Vor 80 Jahren endete der Zweite Weltkrieg. Unter dem Titel "Verleih uns Frieden" erinnert ein Gedenkkonzert daran - an historisch bedeutsamer Stätte: der Kongresshalle auf dem ehemaligen "Reichsparteitagsgelände" in Nürnberg. Zu Gast aus New York ist das The Orchestra Now (TON) unter der Leitung von Leon Botstein, der sich seit Jahrzehnten für vergessene jüdische Komponistinnen und Komponisten einsetzt. Im BR-KLASSIK-Interview erklärt er, warum er sich für dieses Konzert ein reines Mendelssohn-Programm ausgesucht hat und weshalb Musik ein gutes Mittel gegen demokratiefeindliche Tendenzen ist.

Dirigent Leon Botstein | Bildquelle: Matt Dine

Bildquelle: Matt Dine

BR-KLASSIK: Herr Botstein, mit welchen Gefühlen werden Sie auf dem ehemaligen "Reichsparteitagsgelände" den Taktstock heben?

Leon Botstein: Ich bin sehr neugierig – ich war noch nie in Nürnberg, und dieses Gelände hat natürlich eine besondere historische Bedeutung. Es ist ein starkes Zeichen, dass wir gerade dort spielen und an das Ende des Naziregimes erinnern – vor allem mit Musik von Felix Mendelssohn Bartholdy, der damals verboten war. Das ist ein wichtiges Signal für ein offenes, lebendiges Kulturverständnis. Ein glücklicher Tag – und eine hoffnungsvolle Erinnerung.

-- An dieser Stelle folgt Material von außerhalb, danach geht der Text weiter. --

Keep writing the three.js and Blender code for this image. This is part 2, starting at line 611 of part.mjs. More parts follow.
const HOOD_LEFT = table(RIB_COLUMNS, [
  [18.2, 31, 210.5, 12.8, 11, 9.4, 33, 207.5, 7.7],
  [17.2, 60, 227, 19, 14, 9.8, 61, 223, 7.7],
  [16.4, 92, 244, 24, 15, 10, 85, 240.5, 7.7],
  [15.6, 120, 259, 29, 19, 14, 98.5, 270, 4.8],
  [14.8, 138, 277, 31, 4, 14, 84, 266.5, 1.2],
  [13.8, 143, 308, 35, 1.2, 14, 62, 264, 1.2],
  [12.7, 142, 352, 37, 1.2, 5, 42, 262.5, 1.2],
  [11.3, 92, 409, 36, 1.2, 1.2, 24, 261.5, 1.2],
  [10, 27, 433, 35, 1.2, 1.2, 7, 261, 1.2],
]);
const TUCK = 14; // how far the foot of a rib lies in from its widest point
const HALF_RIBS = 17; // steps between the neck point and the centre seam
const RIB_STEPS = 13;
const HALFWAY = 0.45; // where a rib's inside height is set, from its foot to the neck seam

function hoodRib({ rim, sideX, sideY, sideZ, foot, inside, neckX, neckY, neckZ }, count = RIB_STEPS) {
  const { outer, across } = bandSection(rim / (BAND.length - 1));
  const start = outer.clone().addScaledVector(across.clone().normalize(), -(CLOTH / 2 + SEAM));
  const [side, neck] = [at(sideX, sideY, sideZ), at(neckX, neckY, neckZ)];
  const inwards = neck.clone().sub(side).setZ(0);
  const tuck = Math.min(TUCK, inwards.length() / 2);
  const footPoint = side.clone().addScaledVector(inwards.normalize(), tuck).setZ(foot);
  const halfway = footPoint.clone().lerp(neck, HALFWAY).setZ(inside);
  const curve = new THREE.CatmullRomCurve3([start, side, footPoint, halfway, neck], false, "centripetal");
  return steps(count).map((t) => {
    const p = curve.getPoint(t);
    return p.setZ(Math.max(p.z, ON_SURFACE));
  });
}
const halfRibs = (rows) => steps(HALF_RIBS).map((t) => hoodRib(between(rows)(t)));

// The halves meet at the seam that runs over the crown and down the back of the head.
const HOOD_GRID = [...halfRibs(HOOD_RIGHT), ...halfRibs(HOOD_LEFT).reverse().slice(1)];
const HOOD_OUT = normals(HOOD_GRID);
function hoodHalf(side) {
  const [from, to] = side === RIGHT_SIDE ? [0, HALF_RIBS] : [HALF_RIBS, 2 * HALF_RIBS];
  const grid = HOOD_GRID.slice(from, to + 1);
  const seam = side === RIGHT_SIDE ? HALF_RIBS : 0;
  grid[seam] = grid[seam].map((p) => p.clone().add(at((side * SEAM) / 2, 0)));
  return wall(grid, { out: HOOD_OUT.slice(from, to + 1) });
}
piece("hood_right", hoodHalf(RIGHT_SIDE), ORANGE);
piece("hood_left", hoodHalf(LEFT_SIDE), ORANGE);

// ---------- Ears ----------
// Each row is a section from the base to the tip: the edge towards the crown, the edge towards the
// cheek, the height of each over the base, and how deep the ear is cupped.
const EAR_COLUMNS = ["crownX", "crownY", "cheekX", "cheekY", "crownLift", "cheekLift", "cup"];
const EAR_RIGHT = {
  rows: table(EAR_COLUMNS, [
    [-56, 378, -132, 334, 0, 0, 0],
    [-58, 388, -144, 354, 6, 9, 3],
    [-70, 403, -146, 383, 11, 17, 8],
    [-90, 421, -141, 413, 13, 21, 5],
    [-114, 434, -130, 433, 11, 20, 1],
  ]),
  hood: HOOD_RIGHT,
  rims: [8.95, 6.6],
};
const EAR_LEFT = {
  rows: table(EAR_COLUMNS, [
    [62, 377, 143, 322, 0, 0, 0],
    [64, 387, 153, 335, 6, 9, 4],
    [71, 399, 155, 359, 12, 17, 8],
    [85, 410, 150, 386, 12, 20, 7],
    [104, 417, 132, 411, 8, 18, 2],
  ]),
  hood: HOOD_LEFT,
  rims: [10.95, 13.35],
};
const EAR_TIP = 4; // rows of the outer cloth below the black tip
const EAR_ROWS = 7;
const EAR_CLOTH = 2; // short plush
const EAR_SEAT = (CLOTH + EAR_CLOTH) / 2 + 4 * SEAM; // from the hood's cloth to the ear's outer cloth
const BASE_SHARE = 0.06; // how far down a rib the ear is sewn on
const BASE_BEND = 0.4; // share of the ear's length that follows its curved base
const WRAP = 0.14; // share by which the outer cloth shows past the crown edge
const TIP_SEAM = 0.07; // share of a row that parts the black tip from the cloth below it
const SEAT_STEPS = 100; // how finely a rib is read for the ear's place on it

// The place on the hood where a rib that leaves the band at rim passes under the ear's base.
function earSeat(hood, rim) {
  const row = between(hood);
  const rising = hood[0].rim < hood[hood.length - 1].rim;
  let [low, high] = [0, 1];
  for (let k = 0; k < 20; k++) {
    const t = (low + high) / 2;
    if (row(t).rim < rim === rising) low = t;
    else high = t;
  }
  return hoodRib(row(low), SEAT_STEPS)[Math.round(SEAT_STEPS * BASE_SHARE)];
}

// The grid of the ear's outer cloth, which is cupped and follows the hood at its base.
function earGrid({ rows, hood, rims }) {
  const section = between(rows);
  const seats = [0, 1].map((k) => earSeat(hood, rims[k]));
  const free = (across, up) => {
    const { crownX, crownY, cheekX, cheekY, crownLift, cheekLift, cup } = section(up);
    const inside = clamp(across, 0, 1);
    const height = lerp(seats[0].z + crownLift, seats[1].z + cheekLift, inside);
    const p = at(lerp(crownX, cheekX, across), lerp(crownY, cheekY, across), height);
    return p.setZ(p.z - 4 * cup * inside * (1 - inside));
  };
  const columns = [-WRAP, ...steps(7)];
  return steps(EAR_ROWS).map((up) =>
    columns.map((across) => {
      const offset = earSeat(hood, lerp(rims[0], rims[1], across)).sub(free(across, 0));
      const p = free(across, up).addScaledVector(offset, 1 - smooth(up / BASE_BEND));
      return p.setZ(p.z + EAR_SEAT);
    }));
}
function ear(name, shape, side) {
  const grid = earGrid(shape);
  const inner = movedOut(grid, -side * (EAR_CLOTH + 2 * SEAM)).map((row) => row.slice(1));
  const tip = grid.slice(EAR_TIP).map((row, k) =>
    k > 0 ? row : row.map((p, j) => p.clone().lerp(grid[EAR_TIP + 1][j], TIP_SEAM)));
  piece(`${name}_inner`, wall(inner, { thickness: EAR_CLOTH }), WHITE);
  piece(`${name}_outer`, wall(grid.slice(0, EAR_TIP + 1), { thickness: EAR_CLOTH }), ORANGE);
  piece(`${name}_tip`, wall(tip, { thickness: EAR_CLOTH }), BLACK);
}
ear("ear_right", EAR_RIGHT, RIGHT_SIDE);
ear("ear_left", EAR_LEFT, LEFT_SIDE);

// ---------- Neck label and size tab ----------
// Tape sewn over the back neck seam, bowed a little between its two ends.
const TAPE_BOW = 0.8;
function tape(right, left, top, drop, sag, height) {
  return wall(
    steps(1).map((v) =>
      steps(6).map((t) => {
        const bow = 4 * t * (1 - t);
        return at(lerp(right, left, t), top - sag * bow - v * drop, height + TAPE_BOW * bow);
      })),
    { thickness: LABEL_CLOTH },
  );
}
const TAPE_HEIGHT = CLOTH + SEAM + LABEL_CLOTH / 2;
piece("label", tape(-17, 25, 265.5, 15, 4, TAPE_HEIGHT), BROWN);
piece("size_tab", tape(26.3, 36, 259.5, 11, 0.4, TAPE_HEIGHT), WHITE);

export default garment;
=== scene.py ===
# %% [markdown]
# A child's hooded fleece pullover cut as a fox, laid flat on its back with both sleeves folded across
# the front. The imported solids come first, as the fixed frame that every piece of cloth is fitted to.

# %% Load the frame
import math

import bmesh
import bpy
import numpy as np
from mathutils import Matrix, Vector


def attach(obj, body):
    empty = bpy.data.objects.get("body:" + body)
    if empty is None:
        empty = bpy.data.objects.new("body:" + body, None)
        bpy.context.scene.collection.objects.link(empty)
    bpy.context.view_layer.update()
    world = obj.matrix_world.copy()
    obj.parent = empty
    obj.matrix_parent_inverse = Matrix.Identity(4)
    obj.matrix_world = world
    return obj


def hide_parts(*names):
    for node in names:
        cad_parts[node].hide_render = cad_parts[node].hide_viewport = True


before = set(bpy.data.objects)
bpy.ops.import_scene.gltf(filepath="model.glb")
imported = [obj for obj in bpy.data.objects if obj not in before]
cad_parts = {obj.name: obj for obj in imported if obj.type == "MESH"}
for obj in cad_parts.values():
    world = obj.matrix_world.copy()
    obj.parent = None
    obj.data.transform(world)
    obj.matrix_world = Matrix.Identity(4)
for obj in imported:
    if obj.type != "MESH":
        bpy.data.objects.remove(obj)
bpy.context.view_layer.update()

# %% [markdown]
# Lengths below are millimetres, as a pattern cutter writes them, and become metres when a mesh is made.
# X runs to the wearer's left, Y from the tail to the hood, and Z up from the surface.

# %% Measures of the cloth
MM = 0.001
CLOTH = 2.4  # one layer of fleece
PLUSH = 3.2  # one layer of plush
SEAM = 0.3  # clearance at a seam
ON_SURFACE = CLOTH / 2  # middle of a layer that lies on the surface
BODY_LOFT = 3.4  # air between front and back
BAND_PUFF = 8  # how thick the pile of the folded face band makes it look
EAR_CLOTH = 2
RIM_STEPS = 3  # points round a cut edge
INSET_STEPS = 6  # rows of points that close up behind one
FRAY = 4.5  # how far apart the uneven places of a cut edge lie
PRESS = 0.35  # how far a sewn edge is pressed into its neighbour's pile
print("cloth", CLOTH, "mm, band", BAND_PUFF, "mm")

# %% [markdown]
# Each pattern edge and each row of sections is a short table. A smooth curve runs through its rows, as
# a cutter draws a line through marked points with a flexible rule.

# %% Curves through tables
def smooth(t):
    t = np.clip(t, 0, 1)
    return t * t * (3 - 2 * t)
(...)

BR-KLASSIK: Nun ist Mendelssohn ein Komponist, der inzwischen längst wieder rehabilitiert ist, aber Sie als Dirigent und Wissenschaftler kümmern sich ja sehr um vergessene jüdische Komponistinnen und Komponisten. Warum haben Sie ein reines Mendelssohn-Programm gewählt?

Komponist Felix Mendelssohn Bartholdy | Bildquelle: picture alliance / akg-images Im Zentrum des Gedenkkonuerts in Nürnberg: Felix Mendelssohn Bartholdy | Bildquelle: picture alliance / akg-images Leon Botstein: Erstens: Trotz seiner Rehabilitierung steht Mendelssohn weiterhin im Schatten alter antisemitischer Vorurteile – Vorurteile, die unter anderem von Richard Wagner geschürt wurden. Es heißt etwa, Mendelssohn sei ein oberflächlicher Komponist gewesen, der bloß virtuose Unterhaltungsmusik geschrieben habe. Und obwohl seine Werke heute wieder gespielt werden, nimmt er im Konzertrepertoire nicht den Platz ein, der ihm eigentlich zusteht. Er war verboten, verschwunden – und ist wieder ins Leben zurückgekehrt.

Ein weiterer Grund, warum ich Mendelssohn für dieses Konzert ausgewählt habe, ist seine Symbolkraft. Er wird immer wieder als Jude betrachtet – dabei war er zwar jüdischer Herkunft, aber überzeugter Protestant. Er heiratete die Tochter eines Pfarrers und schrieb einige der bedeutendsten Werke der Kirchenmusik seit Bach. Ihn ausschließlich auf seine Herkunft zu reduzieren, ist rassistisch. Die "Reformationssymphonie" etwa ist ein klares Glaubensbekenntnis – aber keines zum jüdischen Glauben. Dieses Klischee wollte ich bewusst thematisieren.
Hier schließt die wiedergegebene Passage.